Texture evolution and effect on mechanical properties of repetitive upsetting-extruded and heat treatment Mg-Gd-Y-Zn-Zr alloy containing LPSO phases

Abstract

The texture evolution mechanism of Mg-13.1Gd-3.9Y–2Zn-0.4Zr (wt%) alloys during reciprocating upsetting extrusion (RUE) and subsequent heat treatment were investigated in this study. The relationship between texture weakening and deformation mechanism during multi-pass deformation was further discussed. The results show that the strong (0001)∥ED basal texture was formed after RUE, which decreases with the increase of deformation passes; the texture type had no obvious change after T5 treatment, and the texture intensity decreases significantly after T6 treatment. The high proportion of deformed grains determines the formation of strong basal texture after a single pass deformation.

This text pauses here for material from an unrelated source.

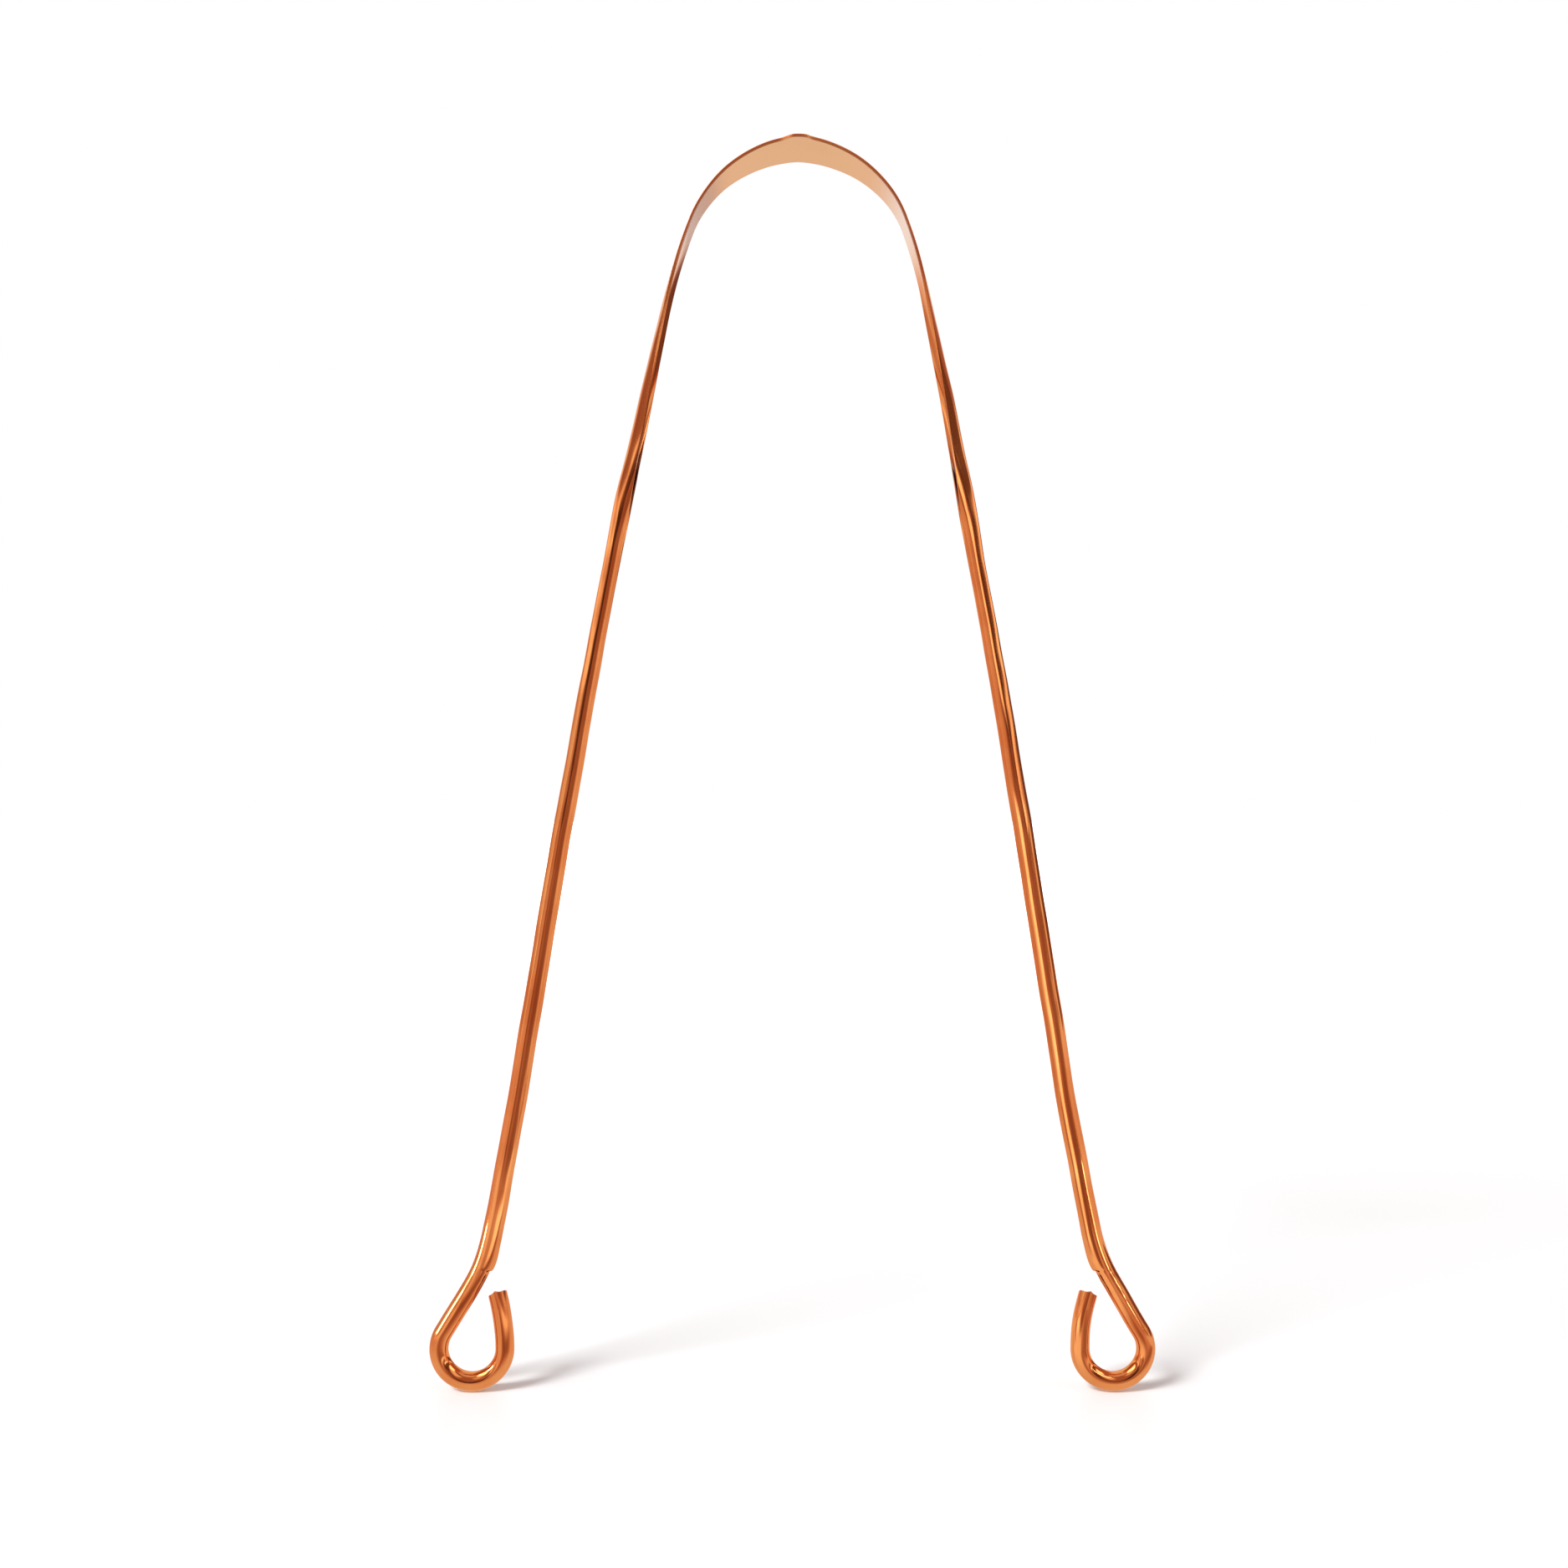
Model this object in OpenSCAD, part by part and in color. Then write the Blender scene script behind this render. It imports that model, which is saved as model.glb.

Due to the strong anisotropy of LPSO phases, deformed grains with different initial orientations participate in deformation through kinking or activation of basal slip and prismatic <a> slip, respectively, and have different effects on the final texture components. With the strain increases (2 P), the deformed grains are consumed by DRXed grains with random texture, and the non-basal slip of DRXed grains became the main deformation mechanism. After T6 heat treatment, the < 112̅0 > fiber texture components were formed in the sample, which is due to the random nucleation and preferential growth of recrystallized grain during solution treatment. The mechanical properties of the alloys are significantly improved after RUE deformation, but the improvement on ED is better than that on TD. The mechanical properties of the alloys are improved by T5 or T6 heat treatment. The anisotropy of the former is still maintained, while that of the latter is basically eliminated.